Cray Autotasking
R. Kent Koeninger
koeninger at apple.com
Tue Nov 28 05:52:54 AEST 1989
In article <MCCALPIN.89Nov27080806 at masig3.ocean.fsu.edu>
mccalpin at masig3.ocean.fsu.edu (John D. McCalpin) writes:
> Does anyone know offhand how the Cray autotasking splits loops between
> processors?
I have not looked at autotasking lately, but I assume it works much like
microtasking did.
The allocation of tasks to processors is dynamic and therefore cannot be
statically determined. You must assume they will be allocated in any
order to any number of available processors. (Welcome to the wonderful
non-determinant world of parallel processing.)
The most efficient way to autotask is to have many tasks of vectorized
loops. The efficiency of vectorization increases with the vector length.
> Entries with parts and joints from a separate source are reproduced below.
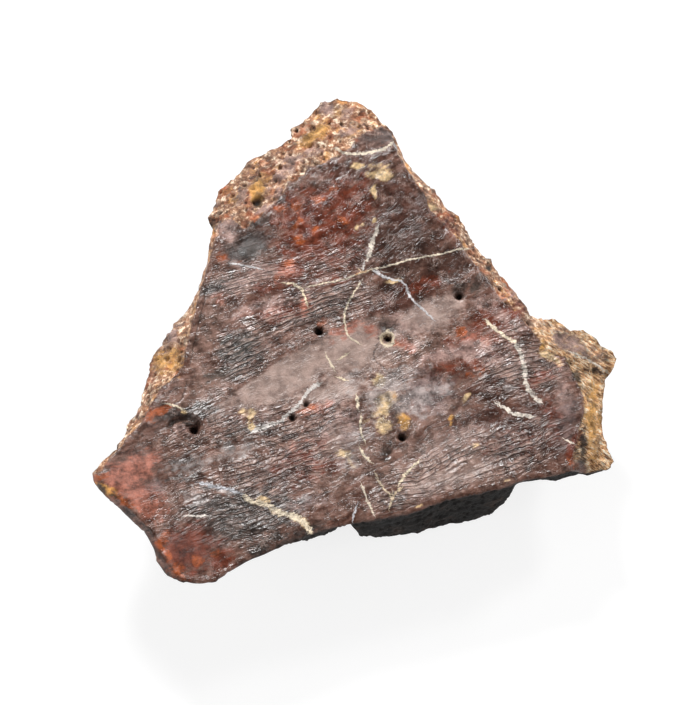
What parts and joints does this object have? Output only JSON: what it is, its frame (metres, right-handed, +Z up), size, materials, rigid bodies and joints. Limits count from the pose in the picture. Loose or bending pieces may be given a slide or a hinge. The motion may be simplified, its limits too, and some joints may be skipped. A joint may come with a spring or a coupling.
{
  "type": "fossil crocodile scute",
  "caption": "Broken fossil bony plate, roughly triangular, with a smooth hollowed face up, porous broken edges, and a pitted, keeled underside worn flat where it rests.",
  "frame": {"origin": "middle of the bounding box in plan, at the level of the surface the scute rests on", "axes": "+Z up out of the smooth face, +X toward the broken knob on the right, +Y toward the narrow end"},
  "size_m": [0.05, 0.0522, 0.0115],
  "materials": {
    "fossil_bone": "smooth, half-glossy mineralised bone on its face, dull and porous where it is broken"
  },
  "bodies": {
    "root": {"scute": "fossil_bone"}
  },
  "joints": []
}
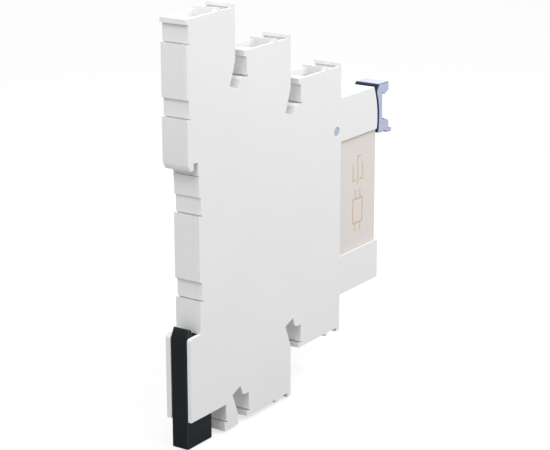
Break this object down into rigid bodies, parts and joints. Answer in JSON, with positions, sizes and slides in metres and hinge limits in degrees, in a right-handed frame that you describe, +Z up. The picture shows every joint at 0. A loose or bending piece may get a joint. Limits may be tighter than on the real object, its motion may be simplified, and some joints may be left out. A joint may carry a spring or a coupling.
{
  "type": "plug-in interface relay",
  "caption": "Slim stepped rail-mount relay socket with screw terminals, a plug-in relay held by a clear ejector lever, and a sprung rail foot.",
  "frame": {"origin": "centre of the flat face that rests on the mounting rail", "axes": "+Y towards the rail, -Y towards the front with relay and lever, +Z up, X across the thickness"},
  "size_m": [0.0062, 0.0774, 0.0893],
  "materials": {
    "housing_plastic": "fine satin moulded polyamide, light grey white",
    "foot_plastic": "satin black moulded plastic",
    "lever_plastic": "clear pale blue polycarbonate",
    "relay_case_plastic": "warm off white moulded plastic",
    "relay_base_plastic": "black moulded plastic",
    "coil_plastic": "natural moulded plastic",
    "clamp_steel": "zinc plated steel",
    "soft_iron": "bare soft iron",
    "contact_brass": "bare brass strip",
    "winding_copper": "enamelled copper wire",
    "board_laminate": "green laminate",
    "lamp_lens": "clear green lamp",
    "resistor_body": "lacquered resistor"
  },
  "bodies": {
    "housing": {"housing_body": "housing_plastic", "housing_cover": "housing_plastic", "foot_spring": "clamp_steel", "current_bar_nc": "contact_brass", "current_bar_com": "contact_brass", "current_bar_no": "contact_brass", "current_bar_coil_a": "contact_brass", "current_bar_coil_b": "contact_brass", "coil_fork_a": "contact_brass", "coil_fork_b": "contact_brass", "circuit_board": "board_laminate", "status_led": "lamp_lens", "series_resistor": "resistor_body", "suppressor_diode": "foot_plastic"},
    "foot": {"rail_foot": "foot_plastic"},
    "lever": {"ejector_lever": "lever_plastic"},
    "relay": {"relay_case": "relay_case_plastic", "relay_base": "relay_base_plastic", "coil_pin_a": "contact_brass", "coil_pin_b": "contact_brass", "coil_bobbin": "coil_plastic", "coil_winding": "winding_copper", "coil_core": "soft_iron", "coil_yoke": "soft_iron", "armature_spring": "clamp_steel", "nc_contact": "contact_brass", "common_contact": "contact_brass", "no_contact": "contact_brass"},
    "armature": {"armature": "soft_iron"},
    "card": {"pusher_card": "coil_plastic"},
    "blade": {"contact_blade": "contact_brass"},
    "screw_nc": {"clamp_screw_nc": "clamp_steel"},
    "cage_nc": {"clamp_cage_nc": "clamp_steel"},
    "screw_com": {"clamp_screw_com": "clamp_steel"},
    "cage_com": {"clamp_cage_com": "clamp_steel"},
    "screw_no": {"clamp_screw_no": "clamp_steel"},
    "cage_no": {"clamp_cage_no": "clamp_steel"},
    "screw_coil_a": {"clamp_screw_coil_a": "clamp_steel"},
    "cage_coil_a": {"clamp_cage_coil_a": "clamp_steel"},
    "screw_coil_b": {"clamp_screw_coil_b": "clamp_steel"},
    "cage_coil_b": {"clamp_cage_coil_b": "clamp_steel"}
  },
  "joints": [
    {"name": "foot_slide", "type": "slide", "parent": "housing", "child": "foot", "axis": [0, 0, -1], "range_m": [0, 0.0025], "stiffness_N_per_m": 800, "springref_m": -0.001, "deforming": ["foot_spring"]},
    {"name": "lever_swing", "type": "hinge", "parent": "housing", "child": "lever", "pos_m": [0, -0.0507, 0.0138], "axis": [-1, 0, 0], "range_deg": [0, 17]},
    {"name": "relay_eject", "type": "slide", "parent": "housing", "child": "relay", "axis": [0, -1, 0], "range_m": [0, 0.0008]},
    {"name": "armature_rock", "type": "hinge", "parent": "relay", "child": "armature", "pos_m": [0, -0.0567, -0.00165], "axis": [1, 0, 0], "range_deg": [0, 2.4], "stiffness_Nm_per_rad": 0.02},
    {"name": "card_push", "type": "slide", "parent": "relay", "child": "card", "axis": [0, 0, -1], "range_m": [0, 0.0005]},
    {"name": "blade_flex", "type": "hinge", "parent": "relay", "child": "blade", "pos_m": [0, -0.056, 0.0042], "axis": [1, 0, 0], "range_deg": [0, 2.6]},
    {"name": "turn_screw_nc", "type": "hinge", "parent": "housing", "child": "screw_nc", "pos_m": [0.0002, -0.0493, 0.0219], "axis": [0, 1, 0], "range_deg": [0, 1440]},
    {"name": "lift_cage_nc", "type": "slide", "parent": "housing", "child": "cage_nc", "axis": [0, -1, 0], "range_m": [0, 0.0021]},
    {"name": "turn_screw_com", "type": "hinge", "parent": "housing", "child": "screw_com", "pos_m": [0.0002, -0.02955, 0.0311], "axis": [0, 1, 0], "range_deg": [0, 1440]},
    {"name": "lift_cage_com", "type": "slide", "parent": "housing", "child": "cage_com", "axis": [0, -1, 0], "range_m": [0, 0.0021]},
    {"name": "turn_screw_no", "type": "hinge", "parent": "housing", "child": "screw_no", "pos_m": [0.0002, -0.0098, 0.0403], "axis": [0, 1, 0], "range_deg": [0, 1440]},
    {"name": "lift_cage_no", "type": "slide", "parent": "housing", "child": "cage_no", "axis": [0, -1, 0], "range_m": [0, 0.0021]},
    {"name": "turn_screw_coil_a", "type": "hinge", "parent": "housing", "child": "screw_coil_a", "pos_m": [0.0002, -0.0493, -0.0253], "axis": [0, 1, 0], "range_deg": [0, 1440]},
    {"name": "lift_cage_coil_a", "type": "slide", "parent": "housing", "child": "cage_coil_a", "axis": [0, -1, 0], "range_m": [0, 0.0021]},
    {"name": "turn_screw_coil_b", "type": "hinge", "parent": "housing", "child": "screw_coil_b", "pos_m": [0.0002, -0.02955, -0.0345], "axis": [0, 1, 0], "range_deg": [0, 1440]},
    {"name": "lift_cage_coil_b", "type": "slide", "parent": "housing", "child": "cage_coil_b", "axis": [0, -1, 0], "range_m": [0, 0.0021]}
  ],
  "couplings": [
    {"joint": "relay_eject", "follows": "lever_swing", "m_per_rad": 0.00236},
    {"joint": "card_push", "follows": "armature_rock", "m_per_rad": 0.0088},
    {"joint": "blade_flex", "follows": "armature_rock", "ratio": 0.927},
    {"joint": "lift_cage_nc", "follows": "turn_screw_nc", "m_per_rad": 0.000079577},
    {"joint": "lift_cage_com", "follows": "turn_screw_com", "m_per_rad": 0.000079577},
    {"joint": "lift_cage_no", "follows": "turn_screw_no", "m_per_rad": 0.000079577},
    {"joint": "lift_cage_coil_a", "follows": "turn_screw_coil_a", "m_per_rad": 0.000079577},
    {"joint": "lift_cage_coil_b", "follows": "turn_screw_coil_b", "m_per_rad": 0.000079577}
  ]
}
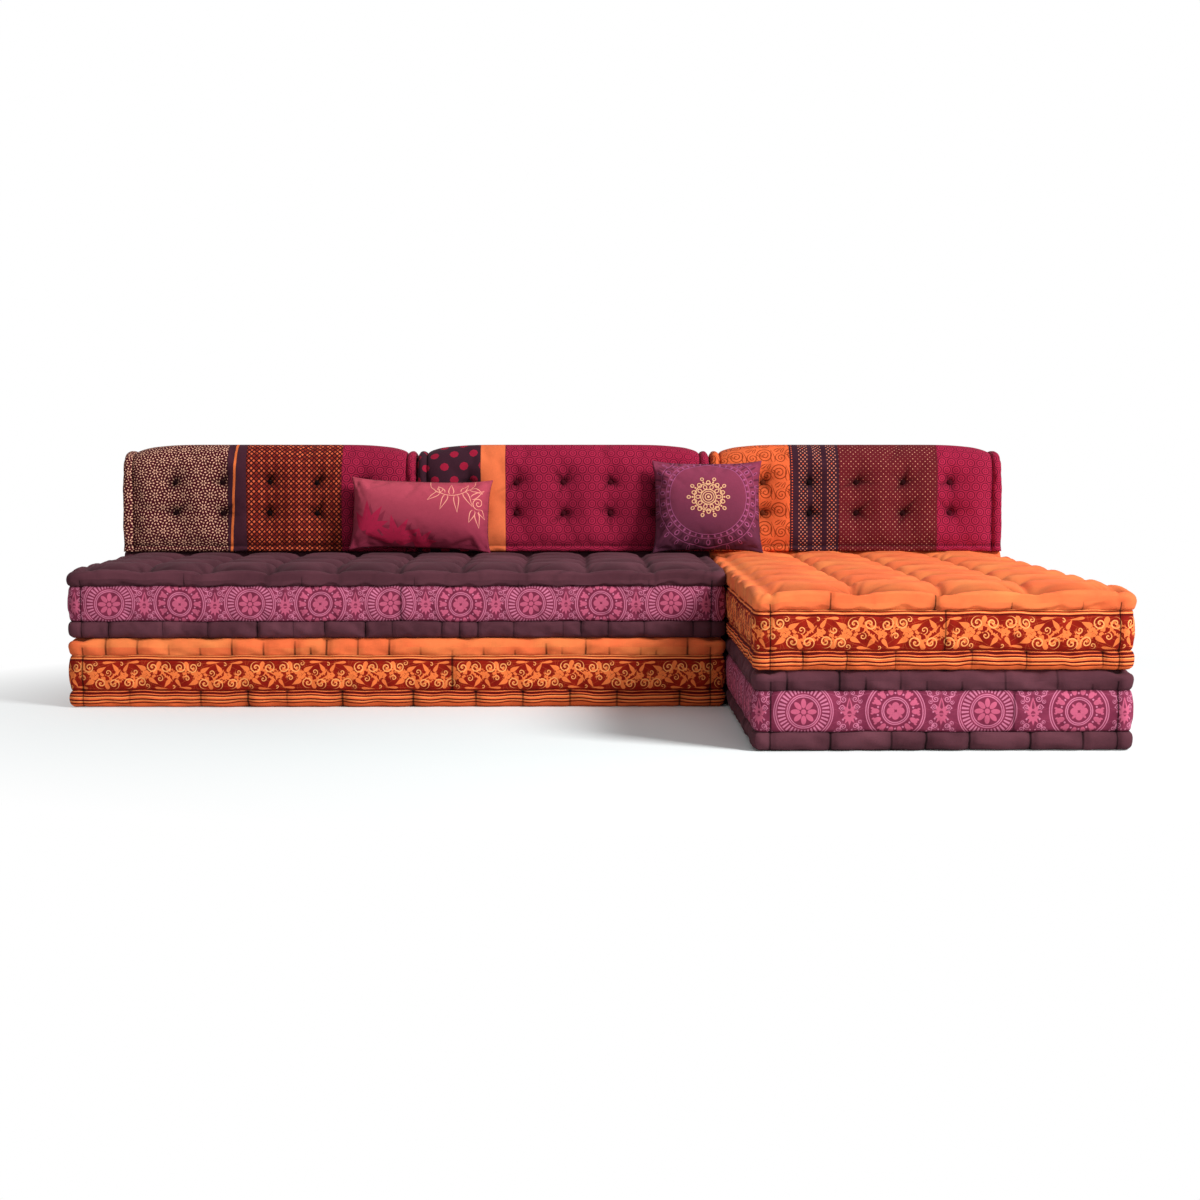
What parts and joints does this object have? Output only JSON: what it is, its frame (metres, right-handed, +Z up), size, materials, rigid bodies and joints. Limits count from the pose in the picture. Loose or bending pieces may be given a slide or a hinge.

The efficiency of load balancing the tasks increases with the number of
tasks. Lengthening the vectors, decreases the number of tasks.
Optimizing vectorization is usually more important than optimizing
autotasking.
Breaking the problem into 8 tasks to match 8 CPUs will work well in
benchmark or dedicated situations, but will be counter-productive in a
mixed job environment. You will probably get less than the full
compliment of 8 CPUs, leaving straggling long vectors to process at the
end.
In general, you split the loop into tasks of vectors of length 64 to 128.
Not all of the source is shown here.